Before the adoption of the consumer welfare standard, antitrust application tended toward the subjective, lacked principle and yielded to politicization — at odds with the Rule of Law. Justice Antonin Scalia had found preconsumer-welfare-standard antitrust law “did not make any sense then.” Thanks to Judge Robert Bork and his The Antitrust Paradox, antitrust makes more sense now.

A recent Heritage Foundation report sums up the consumer welfare standard as antitrust law’s being “concerned solely with economic welfare (as opposed to an approach that included vague noneconomic objectives) and it should help to ensure that consumers were protected from anticompetitive behavior.”

The consumer welfare standard, because of its well-reasoned, well-founded basis, has delivered an objective measure and impartial approach to matters of monopolization — the power to control prices or exclude competitors coupled with exclusionary conduct.

Mr. Delrahim observes that “the consumer welfare standard has served as a neutral principle for the administration of the antitrust laws. It focuses enforcers and courts on harm to competition and requires them to evaluate competitive effects. The consumer welfare standard is agnostic to considerations other than the actual competitive process.”

The D.C. Circuit decided U.S. v. Microsoft (2001) on the consumer welfare standard: “[T]o be condemned as exclusionary, a monopolist’s act must have an ‘anticompetitive effect.’ That is, it must harm the competitive process and thereby harm consumers. In contrast, harm to one or more competitors will not suffice.” The court found several of Microsoft’s practices were exclusionary without sufficient efficiency benefits.

Alden Abbott, FTC general counsel and former Heritage scholar, clarifies the Sherman Act’s Section 2 monopolization: “Most successful early government enforcement actions were against hardcore cartels and mergers to monopoly — cases that would not raise an eyebrow today. Indeed, the two major cases involving structural break-ups of dominant enterprises — Standard Oil and American Tobacco — involved predatory practices and mergers to monopoly that clearly would be attacked by current antitrust enforcers.”

The Supreme Court unanimously has applied the consumer welfare standard in judging individual corporate conduct. It ruled in Verizon v. Trinko (2004): “The mere possession of monopoly power, and the concomitant charging of monopoly prices, is not only not unlawful; it is an important element of the free-market system. The opportunity to charge monopoly prices — at least for a short period — is what attracts ‘business acumen’ in the first place; it induces risk taking that produces innovation and economic growth. To safeguard the incentive to innovate, the possession of monopoly power will not be found unlawful unless it is accompanied by an element of anticompetitive conduct.

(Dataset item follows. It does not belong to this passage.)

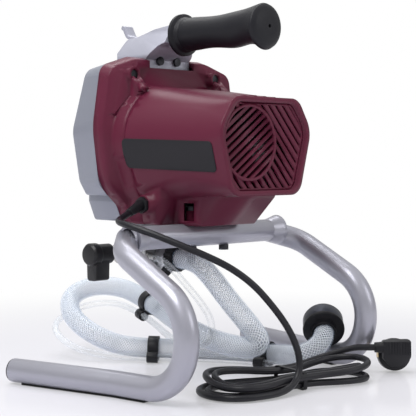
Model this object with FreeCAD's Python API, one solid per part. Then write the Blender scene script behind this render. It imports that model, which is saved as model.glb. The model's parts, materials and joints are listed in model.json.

“Firms may acquire monopoly power by establishing an infrastructure that renders them uniquely suited to serve their customers. . . . [A]s a general matter, the Sherman Act ‘does not restrict the long recognized right of [a] trader or manufacturer engaged in an entirely private business, freely to exercise his own independent discretion as to parties with whom he will deal.’” Trinko recognizes innovation effects while denying a duty to deal to help one’s competitors.

To be sure, there are bad actors and bad acts that breach antitrust laws. Some firms holding monopoly power don’t break antitrust law under the consumer welfare standard’s tests. They haven’t acted anticompetitively. Yet, as DOJ has shown, other laws often provide remedies that appropriately apply.

For example, Google and Amazon practice predatory infringement of patents and IP. Restoration of strong IP rights, improving access to injunctive relief and treble damages against willful infringers, would bolster the ability of innovators to hold behemoths accountable. Section 230 reform or repeal could make Internet platforms accountable to police IP-infringing content and not only take it down one instance at a time, but make sure it stays offline. Antitrust scrutiny of mergers or acquisitions where monopolists aim to gobble up potential competitors to quash competition rather than enhance the big company’s efficiency is in order.

Conservatives and those who revere private property rights and the Rule of Law should pay close attention to what should be conserved. Throwing a bedrock legal standard that ensures fairness and objectivity in antitrust — and thus promotes free enterprise, dynamic competition and property rights — overboard for a short-term, specific target would be radical, destructive, and unprincipled.